Another candidate “antigen of latency” is Rv-2628, a protein that Mycobacterium tuberculosis produces when it is starved of oxygen, as happens during latent infection. Dr. Goletti’s group found that when measured in blood samples, this antigen provokes a much lower response in sick patients with TB than in those simply infected. More important, it seems to offer a way to date the infection. It may be an important discovery because recently infected patients are considered at higher risk of developing the disease.
Yet the next breakthrough, according to Goletti, could come from analyzing gene expression profiles of LTBI patients. Early study results conducted in South Africa suggest that patients who are progressing to active disease, exhibit a specific 16 gene signature which could be used to identify those at risk and reduce the number of unnecessary treatments. While this approach still must be validated in larger clinical studies, it holds great promise for the development of novel predictive tests to improve the management of LTBI infections.
All these new biomarkers and approaches to better understand TB may contribute to reaching the WHO’s goal of an 80 percent reduction in cases and a 90 percent reduction in related deaths by 2030. Most of the work will have to be done in developing countries – in particular, India and South Africa, but also Indonesia, China, Nigeria and Pakistan. But richer countries cannot afford the luxury to keep neglecting TB. The ability of TB infection to go unnoticed for years makes it an ever-present threat. “If you get infected at a young age, you will keep the bacterium in your system for long time, even 60 years,” says Dr. Goletti. As life expectancy grows, there are more and more things that can weaken the immune system and unleash the disease: biologic therapies used for cancer or rheumatoid arthritis, for example. Or simply old age.
The WHO global target is to reduce tuberculosis cases to just one per million inhabitants by 2050 – a 50-fold reduction. “In order to get there, we’ll have to treat latent infections more aggressively than we’ve done until now,” Dr. Goletti says.
Through more systematic testing in these countries, preventive therapy can be targeted. In low endemic countries – less than 10 cases per 100,000 inhabitants – most cases are due to reactivation of latent infections. For example, the majority of the patients Dr. Goletti sees at her Rome clinic are Eastern European immigrants, where latent infections are much more common.

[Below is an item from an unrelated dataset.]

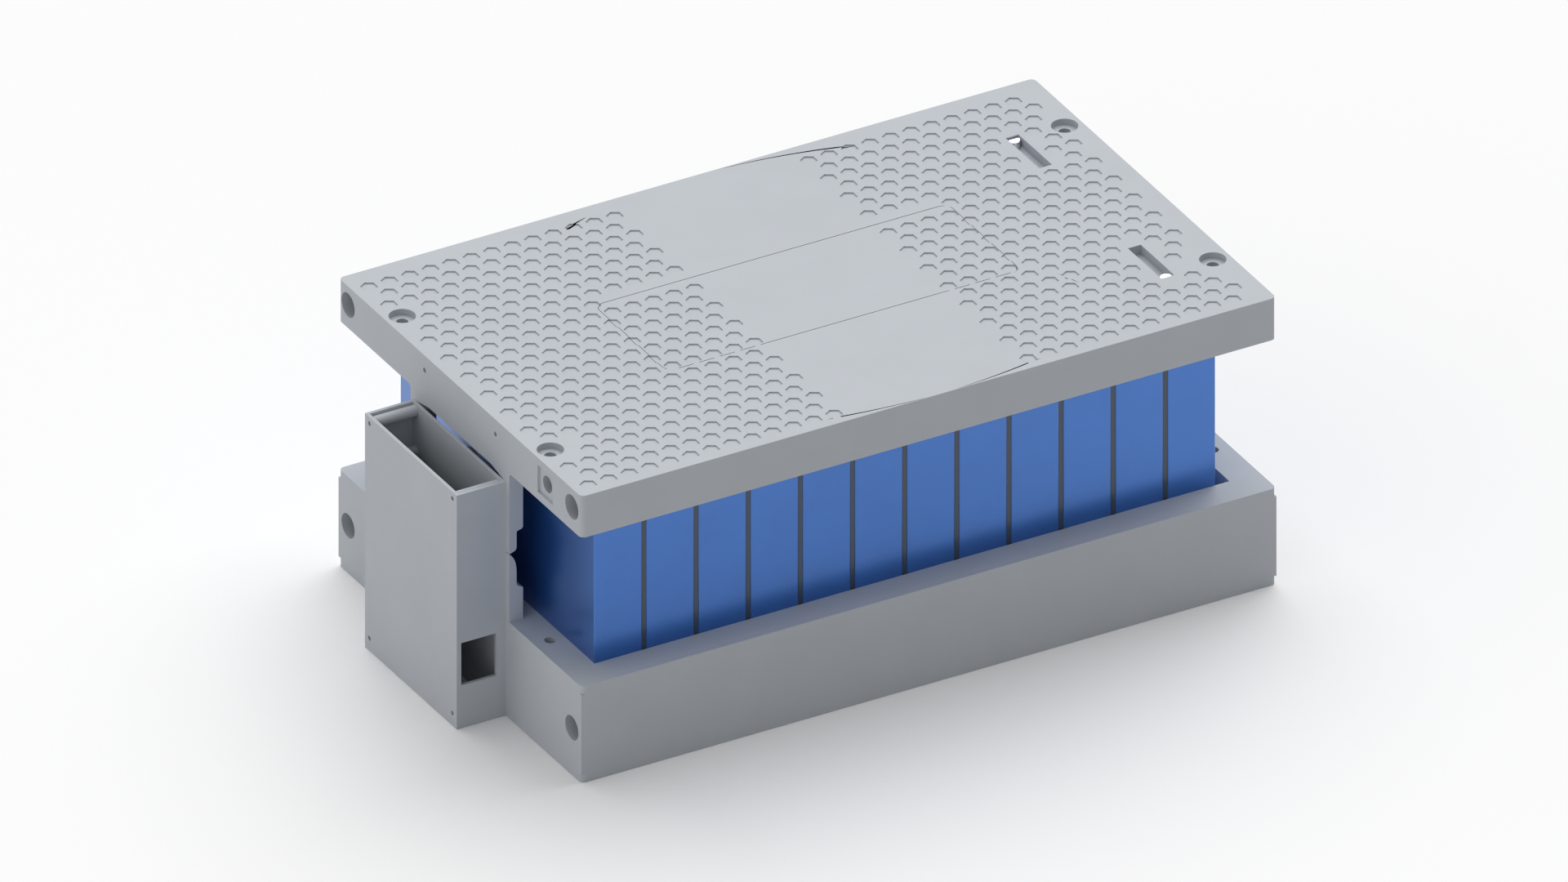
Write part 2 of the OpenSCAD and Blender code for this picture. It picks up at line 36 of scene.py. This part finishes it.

Other subgroups who are at risk include: people living with HIV, young children living with TB patients, patients on dialysis or starting an immunological therapy and transplant patients. And of course, a more accurate test will enable a more exact staging of the disease, increasing the chances of beating tuberculosis.
Dr. Delia Goletti
As the head of the Translational Research Unit at Italy’s National Institute for Infectious Diseases (INMI) in Rome, which she joined in 1999, she is involved in HIV, TB and many other diseases. She started off as an HIV researcher. After graduating in medicine from the Catholic University of Rome in 1990, she studied how the immune system is affected by HIV, and spent 4 years at the National Institutes of Health in Bethesda, Maryland, in the laboratory directed by Dr. Anthony Fauci before returning to Italy.